** Begin **
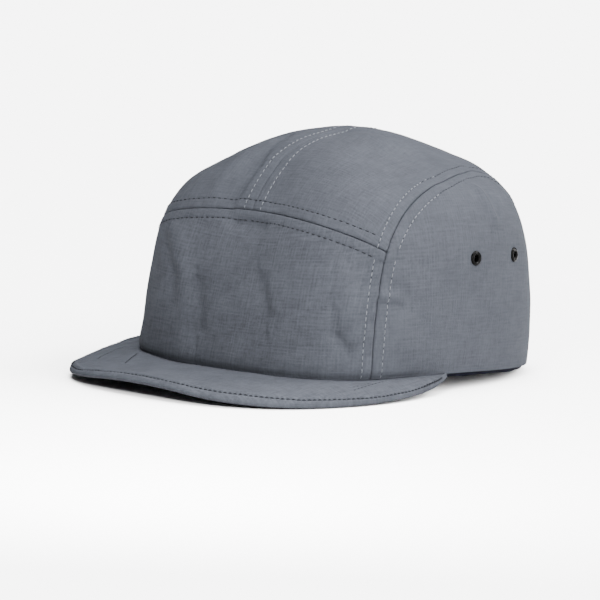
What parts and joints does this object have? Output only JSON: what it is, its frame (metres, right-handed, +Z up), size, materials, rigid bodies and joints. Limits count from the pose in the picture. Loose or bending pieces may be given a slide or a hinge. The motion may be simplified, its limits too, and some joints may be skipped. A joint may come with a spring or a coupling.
{
  "type": "five panel cap",
  "caption": "Soft cap with a tall front panel, two top panels, two wrap-round side panels with eyelets, a short flat peak, and an open back closed by a strap.",
  "frame": {"origin": "on the ground, below the middle of the cap's box", "axes": "+Z up, the peak points to -Y, the wearer's left is +X"},
  "size_m": [0.1842, 0.245, 0.123],
  "materials": {
    "shell": "matte woven",
    "peak": "matte woven",
    "sweatband": "matte",
    "eyelet": "gloss",
    "strap": "matte woven",
    "buckle": "satin"
  },
  "bodies": {
    "root": {"front_panel": "shell", "top_panel_left": "shell", "top_panel_right": "shell", "side_panel_left": "shell", "side_panel_right": "shell", "peak": "peak", "sweatband": "sweatband", "eyelet_left_front": "eyelet", "eyelet_left_rear": "eyelet", "eyelet_right_front": "eyelet", "eyelet_right_rear": "eyelet", "back_strap": "strap", "strap_buckle": "buckle"}
  },
  "joints": []
}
** End **
*Your goal*. Copy out each line of the listing that holds "bodies".

*Final result*.
What parts and joints does this object have? Output only JSON: what it is, its frame (metres, right-handed, +Z up), size, materials, rigid bodies and joints. Limits count from the pose in the picture. Loose or bending pieces may be given a slide or a hinge. The motion may be simplified, its limits too, and some joints may be skipped. A joint may come with a spring or a coupling.
  "bodies": {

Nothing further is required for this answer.